### Recorded data
****
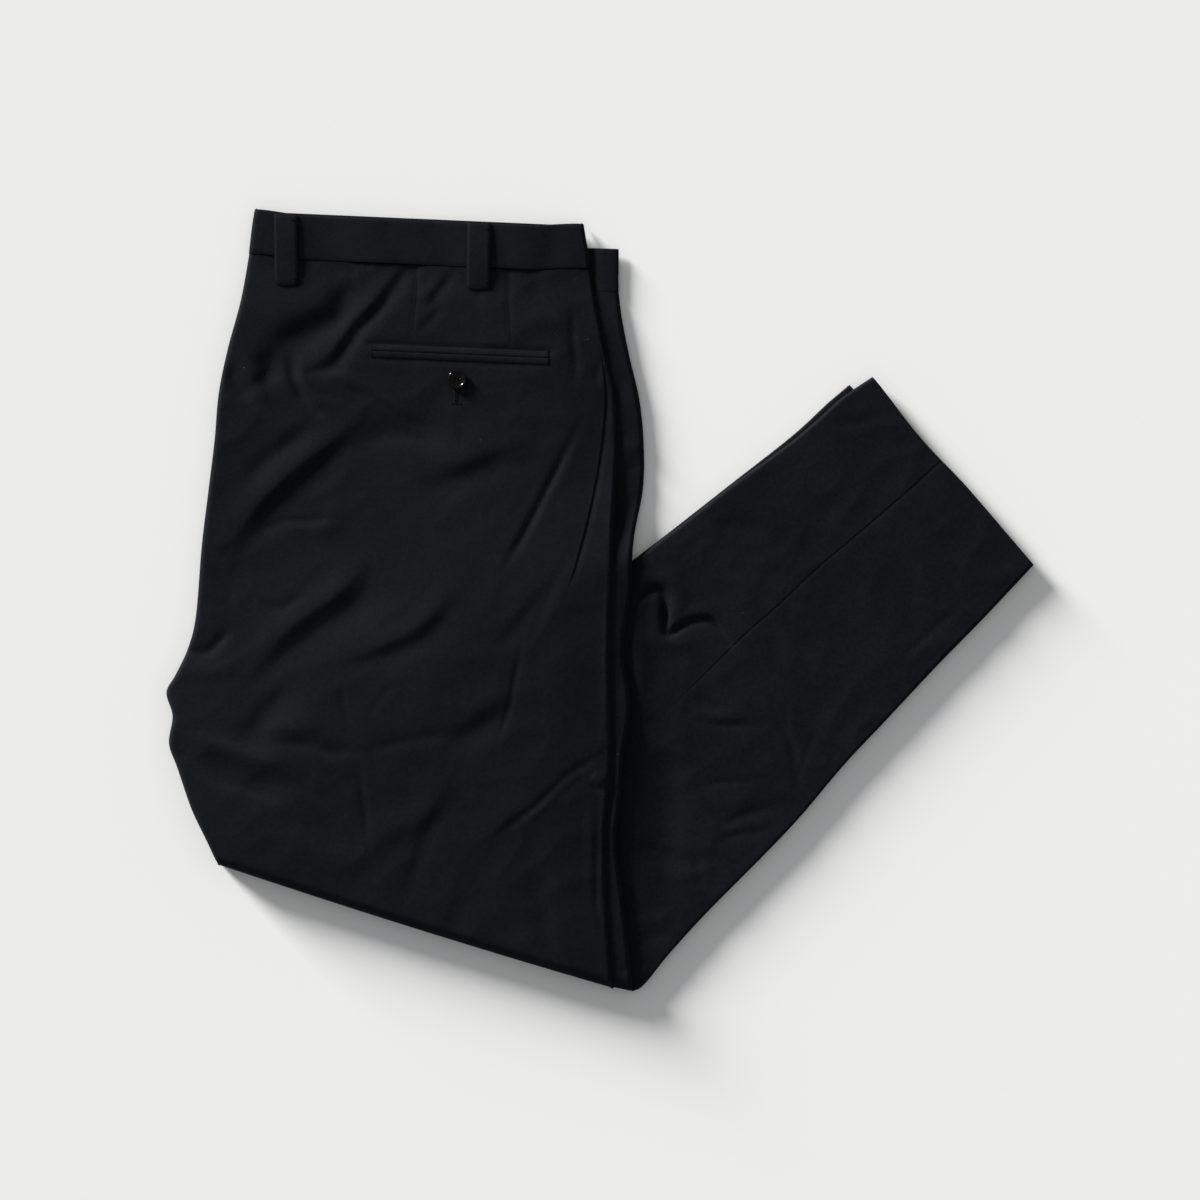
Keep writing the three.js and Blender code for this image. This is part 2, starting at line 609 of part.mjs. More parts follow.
// The near leg's shin: one flat leg on the surface, with rounded creases
const UNDER_EDGE = [
  { inset: 1.6, share: 0 },
  { inset: 0.3, share: 0.25 },
  { inset: 0, share: 0.5 },
  { inset: 0.3, share: 0.75 },
  { inset: 1.6, share: 1 },
];
function underLeg() {
  const end = UNDER.length - 1;
  const places = sectionPlaces(UNDER, "back", "front", 0, end, 2 * CELL).reverse();
  const rings = places.map((q) => {
    const width = distance(shinPlace(UNDER, q, 0), shinPlace(UNDER, q, 1));
    const at = (inset, share) => {
      const [x, y] = shinPlace(UNDER, q, inset / width);
      return new THREE.Vector3(x, y, share * UNDER_LEG);
    };
    const left = UNDER_EDGE.map(({ inset, share }) => at(inset, share));
    const right = UNDER_EDGE.slice().reverse().map(({ inset, share }) => at(width - inset, share));
    const middle = spread(0.1, 0.9, 9);
    const over = middle.map((share) => at(share * width, 1));
    const below = middle.slice().reverse().map((share) => at(share * width, 0));
    return [...left, ...over, ...right, ...below];
  });
  return loft(rings);
}

// The waistband's halves. The near one's ends start at these heights.
const BACK_FOOT = BAND_TOP / 2 + 0.2;
const FRONT_FOOT = BAND_CLOTH + 1;
const FAR_BEVEL = 0.6; // the bevel of the far half's ends
const bandPlaces = spread(0, BAND.length - 1, 5);
function nearBand() {
  const outer = bandPlaces.map((t) => {
    const left = columnPoint(BAND, "left", t);
    const near = columnPoint(BAND, "near", t);
    const width = distance(left, near);
    const insets = [
      ...roundInsets(BAND_RADIUS),
      ...spread(BAND_RADIUS, width - BAND_RADIUS, 20).slice(1, -1),
      ...roundInsets(BAND_RADIUS).reverse().map((inset) => width - inset),
    ];
    return insets.map((inset) => {
      const [x, straight] = along(left, near, inset / width);
      const y = straight - bandSag(x);
      const share = round(Math.min(inset, width - inset), BAND_RADIUS);
      const foot = inset < width / 2 ? BACK_FOOT : FRONT_FOOT;
      return new THREE.Vector3(x, y, mix(foot, BAND_TOP, share));
    });
  });
  const normals = gridNormals(outer, [0, outer[0].length - 1]);
  return { outer, inner: offsetRows(outer, normals, -BAND_CLOTH) };
}
function farBand() {
  const rows = (lift) =>
    bandPlaces.map((t) => {
      const left = columnPoint(BAND, "left", t);
      const middle = columnPoint(BAND, "mid", t);
      const far = columnPoint(BAND, "far", t);
      const places = [
        ...[0, 0.004, 0.2, 0.4, 0.6, 0.8, 1].map((share) => along(left, middle, share)),
        ...[0.5, 0.96, 1].map((share) => along(middle, far, share)),
      ];
      return places.map(([x, y], i) => {
        const bevel = i === 0 || i === places.length - 1 ? FAR_BEVEL : 0;
        return new THREE.Vector3(x, y, lift ? BAND_CLOTH - bevel : bevel);
      });
    });
  return wall(rows(true), rows(false));
}
// The room that the far waistband takes out of the layers beside it
function farBandRoom() {
  const last = BAND[BAND.length - 1];
  const clear = 2 * GAP;
  const room = new THREE.Shape([
    new THREE.Vector2(last.left[0] - LEG, last.left[1] - clear),
    new THREE.Vector2(last.left[0], last.left[1] - clear),
    new THREE.Vector2(last.mid[0], last.mid[1] - clear),
    new THREE.Vector2(last.far[0] + LEG, last.far[1] - clear),
    new THREE.Vector2(last.far[0] + LEG, BAND[0].left[1]),
    new THREE.Vector2(last.left[0] - LEG, BAND[0].left[1]),
  ]);
  const depth = BAND_CLOTH + GAP + 1;
  return new THREE.ExtrudeGeometry(room, { depth, bevelEnabled: false }).translate(0, 0, -1);
}
const band = nearBand();

// The layers inside the waistband, ending below its edge
const LAYERS_START = 0.55; // in sections of the band
const LAYERS_BEVEL = 0.6;
const LAYERS_SIDE = BAND_CLOTH + GAP + 1.6;
function waistLayers() {
  const rings = spread(LAYERS_START, BAND.length - 1, 4).map((t) => {
    const left = columnPoint(BAND, "left", t);
    const near = columnPoint(BAND, "near", t);
    const width = distance(left, near);
    const low = BAND_CLOTH + GAP;
    const high = BAND_TOP - BAND_CLOTH - GAP;
    const at = (inset, z) => {
      const [x, y] = along(left, near, inset / width);
      return new THREE.Vector3(x, y, z);
    };
    const insets = spread(LAYERS_SIDE + 1, width - LAYERS_SIDE - 1, 8);
    return [
      at(LAYERS_SIDE, low),
      at(LAYERS_SIDE, high - LAYERS_BEVEL),
      ...insets.map((inset) => at(inset, high)),
      at(width - LAYERS_SIDE, high - LAYERS_BEVEL),
      at(width - LAYERS_SIDE, low),
    ];
  });
  return loft(rings);
}

// The height of a grid of points under (x, y), on its own facets
function heightOn(grids, x, y) {
  for (const rows of grids)
    for (let j = 0; j + 1 < rows.length; j++)
      for (let i = 0; i + 1 < rows[0].length; i++) {
        const [a, b] = [rows[j][i], rows[j + 1][i]];
        const [c, d] = [rows[j + 1][i + 1], rows[j][i + 1]];
        for (const [p, q, r] of [[a, b, c], [a, c, d]]) {
          const area = (q.x - p.x) * (r.y - p.y) - (r.x - p.x) * (q.y - p.y);
          if (Math.abs(area) < 1e-9) continue;
          const s = ((x - p.x) * (r.y - p.y) - (r.x - p.x) * (y - p.y)) / area;
          const t = ((q.x - p.x) * (y - p.y) - (x - p.x) * (q.y - p.y)) / area;
          if (s >= -1e-6 && t >= -1e-6 && s + t <= 1 + 1e-6)
            return p.z + s * (q.z - p.z) + t * (r.z - p.z);
        }
      }
  return 0;
}

// A pocket welt: a narrow strip on the back panel, on one side of the pocket's mouth
function welt(side) {
  const across = [0, 0.2, 0.8, 1].map((share) => side * (GAP / 2 + share * WELT_HEIGHT));
  if (side > 0) across.reverse();
  const rows = (lift) =>
    across.map((dy, j) =>
      spread(-POCKET_LENGTH / 2, POCKET_LENGTH / 2, 11).map((dx) => {
        const x = POCKET_MIDDLE[0] + dx;
        const y = POCKET_MIDDLE[1] + dx * POCKET_SLOPE + dy;
        const rounded = j === 0 || j === 3 ? SOFT_EDGE : 0;
        const z = heightOn([backOuter], x, y) + GAP + LAID;
        return new THREE.Vector3(x, y, z + (lift ? WELT_CLOTH - rounded : 0));
      }),
    );
  return wall(rows(true), rows(false));
}

// A belt loop: a strip from the band's edge to below its seam, bowed off the band. It lies down
// again just above its lower end, and its bow is fuller than half a wave.
const LOOP_LOW = 1.05;
const LOOP_FULL = 0.8;
function beltLoop({ top, bottom }) {
  const places = spread(0, 1, 10);
  const across = [0, 0.12, 0.88, 1];
  const rest = places.map((t) => {
    const [x, y] = along(top, bottom, t);
    const edges = [-LOOP_WIDTH / 2, 0, LOOP_WIDTH / 2];
    const under = edges.map((dx) => heightOn([band.outer, backOuter], x + dx, y));
    return Math.max(...under);
  });
  const rows = (lift) =>
    places.map((t, k) => {
      const [x, y] = along(top, bottom, t);
      return across.map((share, i) => {
        const bow = LOOP_BOW * Math.sin(Math.PI * Math.min(1, t * LOOP_LOW)) ** LOOP_FULL;
        const rounded = i === 0 || i === 3 ? SOFT_EDGE : 0;
        const near = Math.max(...rest.slice(Math.max(0, k - 1), k + 2));
        const z = near + GAP + 2 * LAID + bow;
        return new THREE.Vector3(
          x + (share - 0.5) * LOOP_WIDTH,
          y,
          z + (lift ? LOOP_CLOTH - rounded : 0),
        );
      });
    });
  return wall(rows(true), rows(false));
}

// Cutting with manifold-3d
const wasm = await Module();
wasm.setup();
function solid(geometry) {
  const bare = geometry.clone();
  bare.deleteAttribute("normal");
  bare.deleteAttribute("uv");
  const merged = mergeVertices(bare, 1e-4);
  return new wasm.Manifold(
    new wasm.Mesh({
      numProp: 3,
      vertProperties: merged.attributes.position.array,
      triVerts: new Uint32Array(merged.index.array),
    }),
  );
}
function cut(geometry, tools) {
  const mesh = tools.reduce((made, tool) => made.subtract(solid(tool)), solid(geometry)).getMesh();
  const made = new THREE.BufferGeometry();
  made.setAttribute("position", new THREE.BufferAttribute(mesh.vertProperties, 3));
  made.setIndex(new THREE.BufferAttribute(mesh.triVerts, 1));
  made.computeVertexNormals();
  return made;
}

// The pocket's button: a rim round a dished middle, with four holes
function button() {
  const profile = [
    { radius: 0, height: 0 },
    { radius: 5.6, height: 0 },
    { radius: 7.1, height: 0.8 },
    { radius: BUTTON_RADIUS, height: 1.7 },
    { radius: 7, height: 2.7 },
    { radius: 6.1, height: BUTTON_HEIGHT },
    { radius: 5.2, height: 2.6 },
    { radius: 4.6, height: 2 },
    { radius: 0, height: 1.8 },
  ].map(({ radius, height }) => new THREE.Vector2(radius, height));
  const disc = new THREE.LatheGeometry(profile, 24).rotateX(Math.PI / 2);
  const holes = [0.5, 1.5, 2.5, 3.5].map((turn) => {
    const hole = new THREE.CylinderGeometry(BUTTON_HOLE, BUTTON_HOLE, 3 * BUTTON_HEIGHT, 8);
    const angle = (turn * Math.PI) / 2;
    hole.rotateX(Math.PI / 2);
    const reach = BUTTON_HOLE_REACH;
    return hole.translate(reach * Math.cos(angle), reach * Math.sin(angle), 0);
  });
  return cut(disc, holes);
}

const group = new THREE.Group();
group.name = "dress_trousers";
function piece(name, geometry, color, roughness = 0.9) {
  const material = new THREE.MeshStandardMaterial({ color, roughness, metalness: 0 });
  const mesh = new THREE.Mesh(geometry, material);
  mesh.name = name;
  group.add(mesh);
  return mesh;
}
const panel = (outer, normals) => wall(outer, offsetRows(outer, normals, -CLOTH));

piece("waistband_near", wall(band.outer, band.inner), CLOTH_COLOUR);
piece("waistband_far", farBand(), CLOTH_COLOUR);
piece("waist_inner_layers", waistLayers(), LAYER_COLOUR);
piece("back_panel_near", panel(backOuter, backNormals), CLOTH_COLOUR);
piece("front_panel_near", panel(frontOuter, frontNormals), CLOTH_COLOUR);
piece("front_panel_far", panel(stripOuter, stripNormals), CLOTH_COLOUR);
piece("thigh_inner_layers", cut(thighLayers(), [farBandRoom()]), LAYER_COLOUR);
piece("shin_back_panel", panel(shinBackOuter, shinBackNormals), SHIN_COLOUR);
piece("shin_front_panel", panel(shinFrontOuter, shinFrontNormals), SHIN_COLOUR);
piece("shin_inner_layers", shinLayers(), LAYER_COLOUR);
piece("shin_under_leg", underLeg(), SHIN_COLOUR);
piece("pocket_welt_upper", welt(1), CLOTH_COLOUR);
piece("pocket_welt_lower", welt(-1), CLOTH_COLOUR);
for (const loop of LOOPS) piece(loop.name, beltLoop(loop), CLOTH_COLOUR);
const pocketButton = piece("pocket_button", button(), HORN_COLOUR, 0.25);
pocketButton.position.set(
  BUTTON_PLACE[0],
  BUTTON_PLACE[1],
  heightOn([backOuter], ...BUTTON_PLACE) + GAP + 3 * LAID,
);

export default group;
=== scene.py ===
import math

import bmesh
import bpy
import numpy as np
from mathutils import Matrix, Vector, noise
from mathutils.bvhtree import BVHTree


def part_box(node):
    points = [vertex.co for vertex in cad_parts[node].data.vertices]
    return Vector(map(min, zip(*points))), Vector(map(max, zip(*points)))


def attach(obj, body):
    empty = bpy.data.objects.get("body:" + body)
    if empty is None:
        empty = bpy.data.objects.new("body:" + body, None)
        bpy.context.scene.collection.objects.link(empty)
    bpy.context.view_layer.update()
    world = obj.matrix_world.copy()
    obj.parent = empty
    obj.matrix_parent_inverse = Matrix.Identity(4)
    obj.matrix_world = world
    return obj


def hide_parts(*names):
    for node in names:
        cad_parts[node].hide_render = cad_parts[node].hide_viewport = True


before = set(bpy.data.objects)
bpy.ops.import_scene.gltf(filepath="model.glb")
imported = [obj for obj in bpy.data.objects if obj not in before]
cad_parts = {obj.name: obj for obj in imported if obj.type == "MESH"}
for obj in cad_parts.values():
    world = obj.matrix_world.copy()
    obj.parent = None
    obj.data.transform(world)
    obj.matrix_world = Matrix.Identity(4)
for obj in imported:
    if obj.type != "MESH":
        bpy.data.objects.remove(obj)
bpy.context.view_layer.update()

MM = 0.001
PIXEL = 0.769  # the millimetres in a pixel of the photograph, at the cloth
PHOTO = 1200  # its width in pixels
CAMERA_HEIGHT = 2400  # over the cloth
CAMERA_X = -0.4
CLOTH_LEVEL = 5  # where its outline is
SENSOR = 36

# The camera looks straight down
camera_data = bpy.data.cameras.new("camera")
camera_data.sensor_width = SENSOR
camera_data.lens = SENSOR * CAMERA_HEIGHT / (PHOTO * PIXEL)
camera_data.clip_end = 50
camera = bpy.data.objects.new("camera", camera_data)
camera.location = (CAMERA_X * MM, 0, (CAMERA_HEIGHT + CLOTH_LEVEL) * MM)
bpy.context.scene.collection.objects.link(camera)
bpy.context.scene.camera = camera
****
### Short problem
Search the data above for the string "context" and return every line that has it.

### Problem solution
        bpy.context.scene.collection.objects.link(empty)
    bpy.context.view_layer.update()
bpy.context.view_layer.update()
bpy.context.scene.collection.objects.link(camera)
bpy.context.scene.camera = camera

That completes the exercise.